5. In the end, the only opinion that matters is yours. After all, you are the one that has to live with you!It’s been said so often it sounds like a cliche but you just have to do what you do, love what you love, be who you are… Immense freedom and fun comes from realising that your emotional well-being is not dependant on others opinion of you, and that most of the time they are too busy dealing with their own inner critic to be thinking about you!  You just be you and love doing it and that’s really enough! 🙂 If people want to hang around and be involved they will, if not they’ll move on and make rooms for others who do!

I admit, sometimes it’s easier said than done to remember these points, and I have often suffered massive vulnerability hangovers but I think of the story of Buddha and The Angry Man; The man wanted to try and trigger anger in Buddha by giving him a blast of verbal abuse, so he really let him have it! Buddha replied, ‘If someone brings a gift but the gift is not accepted, to whom does the gift belong?’

The angry man thought and said, ‘To the person who brought the gift’.

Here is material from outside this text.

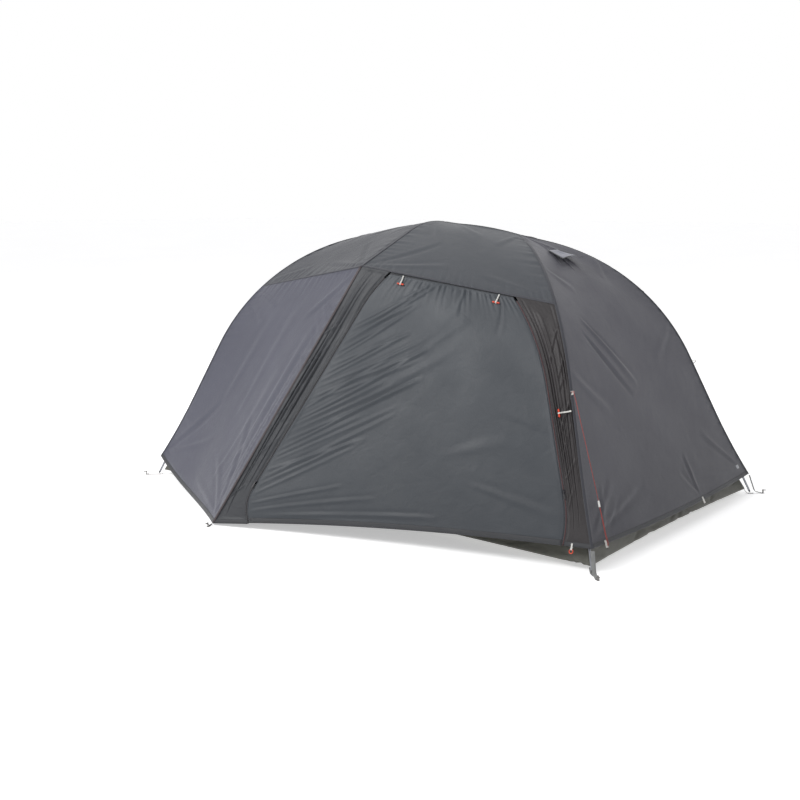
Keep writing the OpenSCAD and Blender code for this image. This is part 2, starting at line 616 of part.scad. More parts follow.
// A toggle on a flat loop that hangs from the x axis towards -y, lying on z = 0
toggle_r = 3.2;
toggle_len = 30;
toggle_lift = 0.5;
module toggle(drop) color(RED) {
    translate([-toggle_len / 2, -drop, toggle_r + toggle_lift]) rotate([0, 90, 0])
        cylinder(r = toggle_r, h = toggle_len);
    translate([-2.5, -drop, toggle_lift]) cube([5, drop, 1.4]);
}
door_drop = 36;
toggle_u = [0.113, 0.894];
function door_point(u, v, out) =
    let (p = door(u, v), e = 0.01,
         n = unit(cross(door(u + e, v) - door(u - e, v), p - door(u, v - e))))
    p + out * n;
function door_normal(u) =
    unit(cross(door(u + 0.01, 0.96) - door(u - 0.01, 0.96), door(u, 0.99) - door(u, 0.93)));
module door_toggle(u) {
    frame_at(door_point(u, 1, fly_t), door(1, 1) - door(0, 1), door_normal(u))
        toggle(door_drop);
}
placket_v = 0.53;
placket_drop = 44;
function placket_normal() =
    unit(cross(fly_placket(0.9, placket_v) - fly_placket(0.1, placket_v),
               fly_placket(0.5, placket_v + 0.02) - fly_placket(0.5, placket_v - 0.02)));
module placket_toggle() {
    up = fly_placket(0.9, placket_v + 0.02) - fly_placket(0.9, placket_v - 0.02);
    frame_at(fly_placket(0.93, placket_v) + (fly_t + 3) * placket_normal(), -up, placket_normal())
        toggle(placket_drop);
}

loop_d = 620;
tab_u = [0.065, 0.64];
ring_centre = [0, -12, 3.4];
module guy_loop() difference() {
    translate([-fly_off - fly_t - 17, -0.8, -7]) cube([16, 1.6, 14]);
    translate([-fly_off - fly_t - 11, 2, 0]) rotate([90, 0, 0]) cylinder(r = 2.4, h = 4);
}
// A tab sewn on the end panel's hem: x along the hem, z outwards
module on_hem(u) {
    across_hem = fly_end(u + 0.02, 0) - fly_end(u - 0.02, 0);
    normal = cross(across_hem, fly_end(u, 0.02) - fly_end(u, 0));
    frame_at(fly_end(u, 0), across_hem, normal) children();
}
module hem_tab() translate([-6, -14, fly_t + 0.5]) cube([12, 26, 1.2]);
module guy_out_loops() color(WEBBING_GREY) {
    for (sx = [-1, 1], sy = [-1, 1]) mirrored(sx, sy) leg_frame(loop_d) guy_loop();
    for (sx = [-1, 1], u = tab_u) mirrored(sx, 1) on_hem(u) hem_tab();
    on_hem(tab_u[0]) translate(ring_centre) rotate([0, 90, 0]) rotate_extrude() translate([6, 0]) circle(0.9);
}

// The guyline runs from the front right loop down to the hem and back up to its tensioner.
guy_r = 1;
guy_route = [[930, -508, 580], [944, -517, 560], [982, -530, 460], [1019, -543, 362],
             [1056, -556, 264], [1076, -563, 210], [1098, -571, 152], [1112, -576, 114],
             [1122, -579, 92], [1125.2, -581.5, 81.5], [1126.6, -585, 76.9], [1126.8, -588.6, 81.5],
             [1125, -590.5, 92], [1118, -589.5, 112], [1106, -584, 144], [1091, -577, 184],
             [1084, -575, 202]];
guy_step = 9;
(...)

Whether I manage to remember this in the moment or years afterward, eventually it comes back down to the fact that there will always be opinions. Some lift you up, some help you grow and change, some are hurtful and destructive but you always have the choice – If you don’t want to receive what another person is giving you, you need not accept it! You don’t need to be triggered by it, then their opinion remains theirs!